Tuesday, March 8, 2011

The "F" word (proud to be a feminist)

Today is the 100th anniversary of International Women's Day and also "Feminist Coming Out Day."

"I myself have never been able to find out precisely what feminism is:  I only know that people call me a feminist whenever I express sentiments that differentiate me from a door mat or a prostitute."
--Rebecca West


"The world has never yet seen a truly great and virtuous nation because in the degradation of woman the very fountains of life are poisoned at their source."
~Lucretia Mott



My feminist coming out began in the 1970s with "Free to Be You and Me," which I loved. Marlo Thomas was my hero and still is. Here's Marlo writing about her experience in the women's movement on the Huffington Post.

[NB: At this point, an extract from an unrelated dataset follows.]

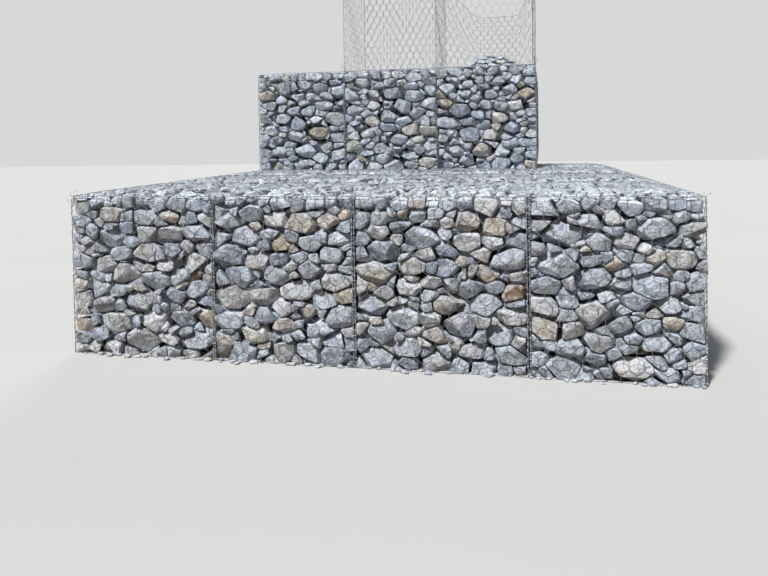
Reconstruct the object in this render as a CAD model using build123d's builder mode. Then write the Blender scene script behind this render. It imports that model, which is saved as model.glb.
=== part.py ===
from build123d import *
import os
from math import hypot

# Stepped gabion wall: a lower course of long baskets laid as headers, an upper course set back on
# their far end, and on that an open basket that is only just being filled.
# Millimetres, +Z up. The front looks towards -Y. The origin is on the ground, under the middle of
# the lower course.

os.makedirs("parts", exist_ok=True)

# Lower course: widths of its baskets as filled, from left to right
lower_widths = [970, 886, 998, 920]
lower_height = 1020
step_depth = 3030
step_rows = 3

# Upper course: one row of baskets on the far end of the lower course
upper_widths = [972, 982, 1006]
upper_height = 1063
upper_depth = 1000
upper_offset = 50

# Open basket on the last bays of the upper course
open_bays = 2
open_height = 1000

# Gap between two baskets, which the lacing spans
seam_gap = 10

# Wires: selvedge along the edges, mesh in the panels, lacing at the seams
edge_wire = 3.4
mesh_wire = 2.7
lacing_wire = 2.2
fit = 0.3

# Double-twist hexagonal mesh: distance between twists, length of a twist, rise of a slanted wire
hex_pitch = 80
twist_length = 45
slant_rise = 29
# To keep the model light, a panel carries one hexagon for this many real ones, each way
front_factor = 2
coarse_factor = 3
# A hexagon that a panel's edge would leave narrower than this stays closed
least_opening = 11

# Stone fill: how far it swells between upright edges and between level ones, and how its edges round
face_bulge = 25
level_bulge = 40
corner_clip = 16
top_clip = 30

# Lacing loops: pitch up a seam, along the foot of the upper course and along the lid
seam_loop_pitch = 200
foot_loop_pitch = 400
lid_loop_pitch = 330

# Lid of the open basket, thrown back to hang behind it
lid_gap = 3

# First stones in the open basket, as a low heap against its front
heap_length = 620
heap_width = 400
heap_height = 140
heap_corner = 100
heap_slope = 38
heap_setback = 60
heap_end_room = 130

# Sizes that follow from the ones above
inset = edge_wire + fit
loop_room = lacing_wire + 2 * fit
row_depth = step_depth / step_rows
lower_depth = step_depth + upper_depth
lower_length = sum(lower_widths) + seam_gap * (len(lower_widths) - 1)
left_end = -lower_length / 2
front = -lower_depth / 2
back = lower_depth / 2
upper_front = front + step_depth
open_floor = lower_height + upper_height
open_top = open_floor + open_height


def bay_spans(first, widths):
    """Left and right side of each basket in a row that starts at first."""
    starts = [first + sum(widths[:i]) + seam_gap * i for i in range(len(widths))]
    return [(start, start + width) for start, width in zip(starts, widths)]


lower_bays = bay_spans(left_end, lower_widths)
upper_bays = bay_spans(left_end + upper_offset, upper_widths)

# Middle planes of the wire frames across a basket. The last but one of a lower basket lies right
# under the front wire of the upper course.
lower_frames = [front + edge_wire / 2]
lower_frames += [front + row_depth * i for i in range(1, step_rows)]
lower_frames += [upper_front + edge_wire / 2, back - edge_wire / 2]
upper_frames = [upper_front + edge_wire / 2, back - edge_wire / 2]


def even_places(low, high, pitch):
    """Places at about the given pitch, half a pitch in from both ends."""
    count = max(1, round((high - low) / pitch))
    return [low + (high - low) * (i + 0.5) / count for i in range(count)]


def outline(low, high, bulges, clips):
    """A rectangle with clipped corners, whose low, right, high and left sides may swell outwards."""
    (u0, v0), (u1, v1) = low, high
    low_clip, high_clip = clips
    mid_u, mid_v = (u0 + u1) / 2, (v0 + low_clip + v1 - high_clip) / 2
    under, right, over, left = bulges
    sides = [
        ((u0 + low_clip, v0), (mid_u, v0 - under), (u1 - low_clip, v0), under),
        ((u1, v0 + low_clip), (u1 + right, mid_v), (u1, v1 - high_clip), right),
        ((u1 - high_clip, v1), (mid_u, v1 + over), (u0 + high_clip, v1), over),
        ((u0, v1 - high_clip), (u0 - left, mid_v), (u0, v0 + low_clip), left),
    ]
    with BuildLine() as rim:
        for number, (start, middle, end, bulge) in enumerate(sides):
            if bulge:
                ThreePointArc(start, middle, end)
            else:
                Line(start, end)
            next_start = sides[(number + 1) % len(sides)][0]
            Line(end, next_start)
    return make_face(rim.edges(), mode=Mode.PRIVATE)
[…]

"One of the things about equality is not just that you be treated equally to a man, but that you treat yourself equally to the way you treat a man." ~Marlo Thomas


Gloria Steinem, Bella Abzug, and Marlo Thomas
Marching for the ERA (Phil Donohue and Marlo Thomas in the center)
It continued as my mom left her stay-at-home-mom role and went to grad school to get her M.A. in counseling, and then went back to work. (I was very fortunate to have parents who never told me that I couldn't do anything I wanted to do as a woman, even though they might have been a bit freaked out about my feminism in the early years.)

With my hip mama
My next feminist memory was from fifth grade, when we had to practice our cursive writing by scribing something along the lines of "Many great men sacrificed their lives to build our country" or some such thing. I put "and women" in the margins, with an arrow after "men." My teacher, the wonderful Mrs. Pressman, wrote praise for my editing on her comments.

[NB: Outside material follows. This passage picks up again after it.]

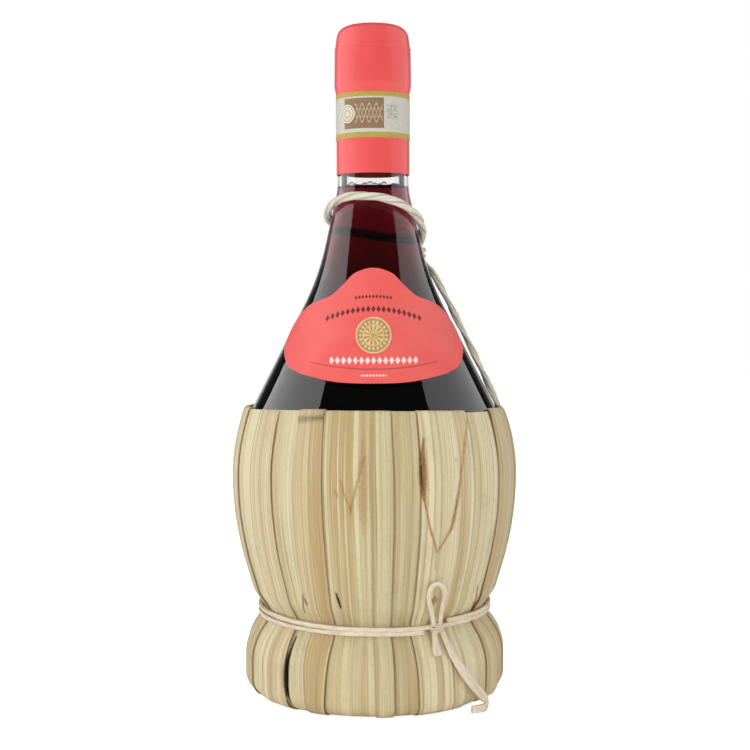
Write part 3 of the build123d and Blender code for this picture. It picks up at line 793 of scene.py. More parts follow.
def make_world():
    """Plain white behind everything; what the glass mirrors is dim but for the white backdrop."""
    world = bpy.data.worlds.new("studio")
    bpy.context.scene.world = world
    shader = Shader("studio", world)
    seen, mirrored = shader.seen()
    heading = shader.split(shader.place("Generated"))["Y"]
    ahead = shader.times(shader.math("SUBTRACT", heading, BACKDROP_EDGE), BACKDROP_FADE)
    backdrop = shader.math("MINIMUM", shader.math("MAXIMUM", ahead, ROOM_GLOSS), 1.0)
    change = shader.times(mirrored, shader.math("SUBTRACT", backdrop, ROOM_LIGHT))
    lit = shader.math("ADD", change, ROOM_LIGHT)
    shader.set("Background", Strength=shader.math("MAXIMUM", seen, lit), Color=WHITE)


def make_floor():
    """A pale floor that fades to plain white where nothing shades it."""
    mesh = bpy.data.meshes.new("floor")
    corners = [(x * FLOOR_REACH, y * FLOOR_REACH, 0) for x, y in ((-1, -1), (1, -1), (1, 1), (-1, 1))]
    mesh.from_pydata(corners, [], [(0, 1, 2, 3)])
    shader = Shader("floor")
    grain = shader.noise(shader.place(), 30, 2, 0.5)
    colour = shader.mix(grain, (0.90, 0.90, 0.90, 1), (0.92, 0.92, 0.92, 1))
    shader.set(Base_Color=colour, Roughness=0.9, Specular_IOR_Level=0.0)
    shader.set(Emission_Color=WHITE, Emission_Strength=shader.times(shader.seen()[0], FLOOR_GLOW))
    mesh.materials.append(shader.material)
    new_object("floor", mesh)


# Cords


def cord_line(points, fine=24):
    """Points read from the smooth line that has the route's points as its control points."""
    data = bpy.data.curves.new("route", "CURVE")
    data.dimensions = "3D"
    data.resolution_u = fine
    spline = data.splines.new("NURBS")
    spline.points.add(len(points) - 1)
    for point, place in zip(spline.points, points):
        point.co = (*place, 1.0)
    spline.order_u = 3
    spline.use_endpoint_u = True
    holder = bpy.data.objects.new("route", data)
    mesh = bpy.data.meshes.new_from_object(holder)
    line = [vertex.co.copy() for vertex in mesh.vertices]
    bpy.data.objects.remove(holder)
    bpy.data.curves.remove(data)
    bpy.data.meshes.remove(mesh)
    return line


def resample(line, step):
    """The line's points at even steps along it."""
    points = np.array([tuple(point) for point in line])
    lengths = np.concatenate([[0], np.cumsum(np.linalg.norm(np.diff(points, axis=0), axis=1))])
    keep = np.concatenate([[True], np.diff(lengths) > 1e-9])
    points, lengths = points[keep], lengths[keep]
    count = max(3, int(round(lengths[-1] / step)))
    wanted = np.linspace(0, lengths[-1], count + 1)
    return np.stack([np.interp(wanted, lengths, points[:, axis]) for axis in range(3)], 1), wanted


def unit_rows(vectors):
    return vectors / np.linalg.norm(vectors, axis=1)[:, None]


def carried_frames(points):
    """Two directions across the line at each point, carried along it without twisting."""
    tangents = unit_rows(np.gradient(points, axis=0))
    start = np.cross(tangents[0], (0.0, 0.0, 1.0))
    if np.linalg.norm(start) < 1e-3:
        start = np.cross(tangents[0], (0.0, 1.0, 0.0))
    across = [start / np.linalg.norm(start)]
    for tangent in tangents[1:]:
        side = across[-1] - tangent * np.dot(across[-1], tangent)
        across.append(side / np.linalg.norm(side))
    return np.array(across), np.cross(tangents, across)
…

Don't I look like a tree-hugging hippie here?
My editing for feminism continued when I was in adolescence, when I began editing the black Revised Standard Version bible I had been given for first communion. With my purple felt pen, I simply deleted anything I didn't like (as you can imagine, my bible was full of purple!). Because one notable thing about the bible is its absence of women, much of what I was deleting was more in contrast to my vision of a loving, compassionate God. (Yes, isn't it interesting how I got my start as an editor as a child?)

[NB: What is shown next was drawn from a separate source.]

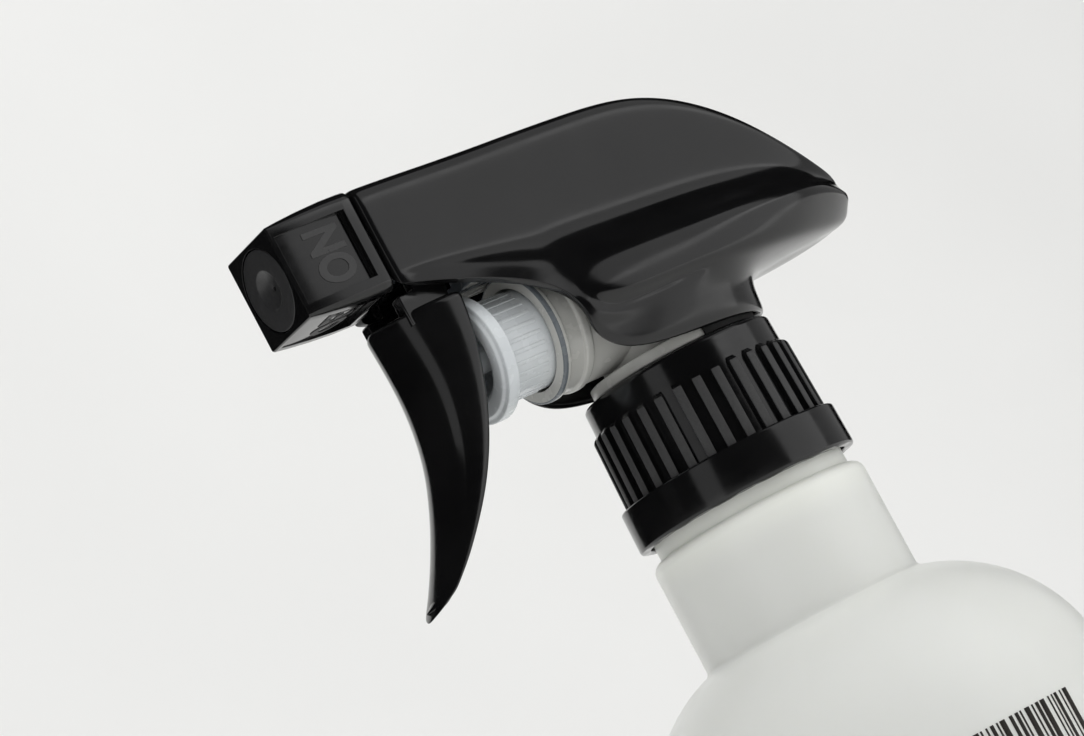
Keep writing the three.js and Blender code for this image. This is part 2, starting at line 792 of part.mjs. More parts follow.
// One half of the shroud's section at a place along it, from the underside's middle to the top's
function halfSection(x, inset) {
  const at = (key) => curveAt(shroudCurve(key), x);
  const low = at('low') + inset;
  const top = at('top') - inset;
  const flat = at('flat') - inset;
  const wide = at('wide') - inset;
  const [belly, crease] = [at('belly'), at('crease')];
  const rise = belly - low;
  const slope = crease - belly;
  const edge = Math.min(shroudEdge - inset * 0.6, (top - crease) / 2);
  const flare = wide - flat;
  return [
    [wide * 0.7, low],
    [wide * 0.88, low + rise * 0.1],
    [wide * 0.97, low + rise * 0.35],
    [wide, low + rise * 0.7],
    [wide - flare * 0.04, belly],
    [wide - flare * 0.25, belly + slope * 0.3],
    [flat + flare * 0.3, belly + slope * 0.65],
    [flat + flare * 0.06, crease],
    [flat, crease + slope * 0.25],
    [flat, top - edge],
    [flat - edge * 0.3, top - edge * 0.3],
    [flat - edge, top],
  ];
}

// The shroud's outer or inner surface, as a solid: a many-sided bar whose rings follow the sections
function shroudLoft(inset, from, to) {
  const size = 2 * halfSection(0, inset).length;
  const bar = new THREE.ExtrudeGeometry(outline(arc(0, 0, 1, 0, 360 * (1 - 1 / size), size - 1)), {
    depth: 1,
    steps: shroudSteps,
    bevelEnabled: false,
  });
  const position = bar.attributes.position;
  for (let i = 0; i < position.count; i += 1) {
    const x = THREE.MathUtils.lerp(from, to, position.getZ(i));
    const half = halfSection(x, inset);
    const section = [...half, ...half.map(([y, z]) => [-y, z]).reverse()];
    const turn = Math.atan2(position.getY(i), position.getX(i)) / (2 * Math.PI);
    const [y, z] = section[Math.round((turn + 1) * size) % size];
    position.setXYZ(i, x, y, z);
  }
  return asSolid(bar);
}

function skirt(inset) {
  const drop = inset > 0 ? 5 : 0;
  const reach = inset > 0 ? 12 : 0;
  const half = lobeHalfWidth - inset;
  const around = discZ(skirtRadius - inset, skirtBottom - drop, skirtTop, fine);
  const lobes = block(lobeFront - reach, 0, -half, half, skirtBottom - drop, skirtTop);
  return around.add(lobes);
}

// Everything below the lip in front of the pump, seen from the side
function lipCut() {
  const view = new THREE.Shape();
  view.moveTo(noseX - 10, noseBottom);
  view.lineTo(noseX, noseBottom);
  view.bezierCurveTo(-34, 46.4, -25.5, 42.3, -20.5, 38.4);
  view.bezierCurveTo(-17.8, 36.1, -16.7, 33.6, -17.5, 30.6);
  view.bezierCurveTo(-18, 27.6, -15.2, 24.2, lobeBack, skirtBottom);
  view.lineTo(lobeBack, skirtBottom - 12);
  view.lineTo(noseX - 10, skirtBottom - 12);
  return sidePlate(view, -30, 30, { curveSegments: 10 });
}

function shroud() {
  const mouth = discX(bushingRadius + slipGap, noseX - 5, noseX + noseRing + 1, barrelHeight);
  const outer = shroudLoft(0, noseX, tailX).add(skirt(0));
  const hollow = shroudLoft(shroudWall, noseX + noseRing, tailX - 2 * shroudWall).add(skirt(shroudWall));
  return piece('shroud', cutAll(outer, [hollow, lipCut(), mouth]), finish.blackGloss);
}

// ---- nozzle ------------------------------------------------------------------------------

function noseBushing() {
  const body = turnedX(ring([
    [barrelRadius + sealGap, -bushingBack],
    [bushingFlangeRadius, -bushingBack],
    [bushingFlangeRadius, -bushingBack - bushingFlange],
    [bushingRadius, -bushingBack - bushingFlange],
    [bushingRadius, -sealGrooveStart],
    [sealGroove, -sealGrooveStart],
    [sealGroove, -sealGrooveEnd],
    [bushingRadius, -sealGrooveEnd],
    [bushingRadius, -bushingFront],
    [swirlRadius + slipGap, -bushingFront],
    [swirlRadius + slipGap, -swirlPocketStart],
    [barrelBore, -swirlPocketStart],
    [barrelBore, -barrelReach - seatGap],
    [barrelRadius + sealGap, -barrelReach - seatGap],
  ]), barrelHeight);
  return piece('nose_bushing', body, finish.white);
}

function nozzleSeal() {
  const oRing = turnedX(ring([
    [sealGroove + sealGap, -sealGrooveStart - seatGap],
    [capBore - sealGap, -sealGrooveStart - seatGap - 0.4],
    [capBore - sealGap, -sealGrooveEnd + seatGap + 0.4],
    [sealGroove + sealGap, -sealGrooveEnd + seatGap],
  ]), barrelHeight);
  return piece('nozzle_seal', oRing, finish.blackMatt);
}

function swirlCore() {
  const front = capFloor - 0.4;
  const core = discX(swirlRadius, -front, -swirlPocketStart - seatGap, barrelHeight, small);
  const chamber = discX(1.2, -front - 1, -front + 0.7, barrelHeight, small);
  const slot = block(-front - 1, -swirlPocketStart, -swirlSlotWidth / 2, swirlSlotWidth / 2, 2.2, 6);
  const slots = Array.from({ length: swirlSlots }, (_, i) =>
    slot.rotate([(i * 360) / swirlSlots, 0, 0]).translate([0, 0, barrelHeight]));
  return piece('swirl_core', cutAll(core, [chamber, ...slots]), finish.white);
}

function capHalfAt(x) {
  const t = (capFront + x) / (capFront - capRear);
  return capFrontHalf + (capRearHalf - capFrontHalf) * t + capBulge * t * (1 - t);
}

function nozzleCap() {
  const flat = 1 - capCorner / capFrontHalf;
  const corner = (cx, cy, from) => arc(cx * flat, cy * flat, 1 - flat, from, from + 90, 3);
  const square = outline([
    ...corner(1, 1, 0),
    ...corner(-1, 1, 90),
    ...corner(-1, -1, 180),
    ...corner(1, -1, 270),
  ]);
  const length = capFront - capRear;
  const strip = new THREE.ExtrudeGeometry(square, { depth: length, steps: capSteps, bevelEnabled: false });
  const position = strip.attributes.position;
  for (let i = 0; i < position.count; i += 1) {
    const x = -capFront + position.getZ(i);
    const half = capHalfAt(x);
    position.setXYZ(i, x, position.getX(i) * half, barrelHeight + position.getY(i) * half);
  }
  const panel = block(
    -panelEnd,
    -panelStart,
    -panelHalf,
    panelHalf,
    capRearHalf - panelDepth,
    capRearHalf + 3,
  );
  const panels = [0, 90, 180, 270].map((turn) =>
    panel.rotate([turn, 0, 0]).translate([0, 0, barrelHeight]));
  const body = cutAll(asSolid(strip), [
    discX(capBore, -capFloor, -capRear + 1, barrelHeight),
    discX(discStubRadius + slipGap, -capFront - 1, -capFloor + 1, barrelHeight, small),
    discX(discRadius + sealGap, -capFront - 1, -discBack + seatGap, barrelHeight),
    ...panels,
  ]);
  return piece('nozzle_cap', body, finish.blackGloss);
}

function orificeDisc() {
  const face = -discBack - discThickness;
  const bottom = face + dimpleDepth;
  const disc = turnedX(ring([
    [orificeRadius, bottom + 0.5],
    [1.5, bottom + 0.7],
    [1.5, -capFloor - seatGap],
    [discStubRadius, -capFloor - seatGap],
    [discStubRadius, -discBack],
    [discRadius, -discBack],
    [discRadius, face],
    [dimpleRadius, face],
    [dimpleRadius * 0.75, face + dimpleDepth * 0.45],
    [dimpleRadius * 0.45, face + dimpleDepth * 0.8],
    [orificeRadius, bottom],
  ]), barrelHeight);
  return piece('orifice_disc', disc, finish.blackMatt);
}

// ---- assembly ----------------------------------------------------------------------------

const head = new THREE.Group();
head.position.z = collarBase;
head.add(
  closureCollar(),
  closureGasket(),
  tubeRetainer(),
  dipTube(),
  tubeStrainer(),
  inletBall(),
  pumpBody(),
  piston(),
  pistonSeal(),
  pistonSpring(),
  outletValve(),
  outletSpring(),
  outletPlug(),
  trigger(),
  shroud(),
  noseBushing(),
  nozzleSeal(),
  swirlCore(),
  nozzleCap(),
  orificeDisc(),
);

const sprayBottle = new THREE.Group();
sprayBottle.add(bottle(), head);

export default sprayBottle;
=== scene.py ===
# %% [markdown]
# # A trigger spray bottle, piece by piece
# The object is a milky half-litre bottle with a screwed-on trigger sprayer. The sprayer has a
# glossy black cover, a curved trigger, a square nozzle that turns, and a pale pump behind the
# trigger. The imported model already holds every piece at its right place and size, so each cell
# below builds one better-looking piece around it.

# %% Load the frame
import math

import bmesh
import bpy
from mathutils import Matrix, Vector


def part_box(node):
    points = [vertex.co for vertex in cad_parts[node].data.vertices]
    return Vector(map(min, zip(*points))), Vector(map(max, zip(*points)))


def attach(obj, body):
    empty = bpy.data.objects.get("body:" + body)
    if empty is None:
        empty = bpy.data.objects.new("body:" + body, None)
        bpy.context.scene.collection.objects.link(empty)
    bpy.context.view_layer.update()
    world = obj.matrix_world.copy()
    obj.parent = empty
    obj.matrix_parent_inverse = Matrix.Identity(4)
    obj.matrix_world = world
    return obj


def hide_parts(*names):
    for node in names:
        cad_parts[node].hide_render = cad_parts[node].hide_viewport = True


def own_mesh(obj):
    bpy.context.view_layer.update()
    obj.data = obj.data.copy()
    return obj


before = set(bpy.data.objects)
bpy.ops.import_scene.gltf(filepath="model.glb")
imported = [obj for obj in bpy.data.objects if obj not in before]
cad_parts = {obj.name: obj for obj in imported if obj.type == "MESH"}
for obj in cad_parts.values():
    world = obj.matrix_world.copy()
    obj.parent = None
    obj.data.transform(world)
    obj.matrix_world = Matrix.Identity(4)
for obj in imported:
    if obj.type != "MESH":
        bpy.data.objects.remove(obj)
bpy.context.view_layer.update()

# %% [markdown]
# ## Units and small helpers
# Pieces of the sprayer are drawn in millimetres from the lower edge of its collar, because those
# are the numbers a caliper gives. One transform at the end turns them into metres in the shared
# frame. Each helper below is a thin wrap round one bmesh operator.

# %% Helpers for meshes
MM = 0.001
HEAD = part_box("closure_collar")[0].z
X_AXIS = Vector((1, 0, 0))
Z_AXIS = Vector((0, 0, 1))


def place(bm, lift):
    """Millimetres from a base height become metres in the shared frame."""
    matrix = Matrix.Translation((0, 0, lift)) @ Matrix.Scale(MM, 4)
    bmesh.ops.transform(bm, matrix=matrix, verts=bm.verts)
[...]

Off to PLU I went, where as a naive freshwoman I went to see a debate between Phyllis Schafly and Eleanor Smeal. Schafly had packed the room by calling on all her supporters to attend, and after the people sitting around me saw that I was cheering for Smeal, they descended on me, trying to convince me that feminists were all lesbians, "promoted" abortion, and hated men. As I've written before, I got to vote for Geraldine Ferraro (and Walter Mondale) in my first presidential election, and got to hear her speak at the Tacoma Dome.

"[Feminism is] a socialist, anti-family, political movement that encourages women to leave their husbands, kill their children, practice witchcraft, destroy capitalism and become lesbians." ~Pat Robertson (or Phyllis Schlafly supporters)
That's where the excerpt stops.